### What needs to be done
Write out, word for word, the first line of the data below and every line after it through the one containing "return made.outputs[result]".
****************************************
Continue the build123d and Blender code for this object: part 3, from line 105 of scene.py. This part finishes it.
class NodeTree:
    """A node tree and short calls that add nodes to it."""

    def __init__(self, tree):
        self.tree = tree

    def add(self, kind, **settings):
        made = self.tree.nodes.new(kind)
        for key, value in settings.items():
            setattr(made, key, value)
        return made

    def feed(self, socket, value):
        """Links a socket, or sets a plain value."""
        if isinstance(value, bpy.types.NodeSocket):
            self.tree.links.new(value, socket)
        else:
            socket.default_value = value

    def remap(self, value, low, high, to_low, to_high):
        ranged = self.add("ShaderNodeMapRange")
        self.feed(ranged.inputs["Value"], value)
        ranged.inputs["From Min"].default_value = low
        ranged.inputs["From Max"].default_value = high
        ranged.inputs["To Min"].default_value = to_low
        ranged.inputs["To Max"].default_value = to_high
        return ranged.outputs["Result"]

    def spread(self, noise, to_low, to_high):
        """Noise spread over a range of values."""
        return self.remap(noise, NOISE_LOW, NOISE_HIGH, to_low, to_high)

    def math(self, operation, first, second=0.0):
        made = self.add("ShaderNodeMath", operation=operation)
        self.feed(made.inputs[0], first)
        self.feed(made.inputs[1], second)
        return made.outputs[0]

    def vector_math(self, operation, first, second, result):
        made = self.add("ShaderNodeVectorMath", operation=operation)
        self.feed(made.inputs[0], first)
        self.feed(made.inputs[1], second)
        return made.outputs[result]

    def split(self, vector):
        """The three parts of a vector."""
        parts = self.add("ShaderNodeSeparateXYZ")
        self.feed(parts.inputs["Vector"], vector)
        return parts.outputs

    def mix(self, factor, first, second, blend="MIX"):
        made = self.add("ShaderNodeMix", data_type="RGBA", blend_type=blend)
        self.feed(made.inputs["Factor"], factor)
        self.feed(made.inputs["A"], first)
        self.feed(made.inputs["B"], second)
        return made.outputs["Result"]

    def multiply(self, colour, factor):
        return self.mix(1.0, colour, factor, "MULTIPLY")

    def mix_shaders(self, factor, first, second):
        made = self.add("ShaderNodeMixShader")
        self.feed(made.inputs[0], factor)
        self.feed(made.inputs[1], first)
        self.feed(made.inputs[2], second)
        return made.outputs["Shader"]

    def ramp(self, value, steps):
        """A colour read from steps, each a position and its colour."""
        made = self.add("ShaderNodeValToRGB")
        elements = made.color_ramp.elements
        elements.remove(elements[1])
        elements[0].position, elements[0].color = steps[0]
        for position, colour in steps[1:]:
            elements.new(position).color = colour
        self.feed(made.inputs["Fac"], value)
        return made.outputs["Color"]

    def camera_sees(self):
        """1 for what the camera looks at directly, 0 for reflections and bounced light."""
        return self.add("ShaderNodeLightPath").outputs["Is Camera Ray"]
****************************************
### Result of the task
Continue the build123d and Blender code for this object: part 3, from line 105 of scene.py. This part finishes it.
class NodeTree:
    """A node tree and short calls that add nodes to it."""

    def __init__(self, tree):
        self.tree = tree

    def add(self, kind, **settings):
        made = self.tree.nodes.new(kind)
        for key, value in settings.items():
            setattr(made, key, value)
        return made

    def feed(self, socket, value):
        """Links a socket, or sets a plain value."""
        if isinstance(value, bpy.types.NodeSocket):
            self.tree.links.new(value, socket)
        else:
            socket.default_value = value

    def remap(self, value, low, high, to_low, to_high):
        ranged = self.add("ShaderNodeMapRange")
        self.feed(ranged.inputs["Value"], value)
        ranged.inputs["From Min"].default_value = low
        ranged.inputs["From Max"].default_value = high
        ranged.inputs["To Min"].default_value = to_low
        ranged.inputs["To Max"].default_value = to_high
        return ranged.outputs["Result"]

    def spread(self, noise, to_low, to_high):
        """Noise spread over a range of values."""
        return self.remap(noise, NOISE_LOW, NOISE_HIGH, to_low, to_high)

    def math(self, operation, first, second=0.0):
        made = self.add("ShaderNodeMath", operation=operation)
        self.feed(made.inputs[0], first)
        self.feed(made.inputs[1], second)
        return made.outputs[0]

    def vector_math(self, operation, first, second, result):
        made = self.add("ShaderNodeVectorMath", operation=operation)
        self.feed(made.inputs[0], first)
        self.feed(made.inputs[1], second)
        return made.outputs[result]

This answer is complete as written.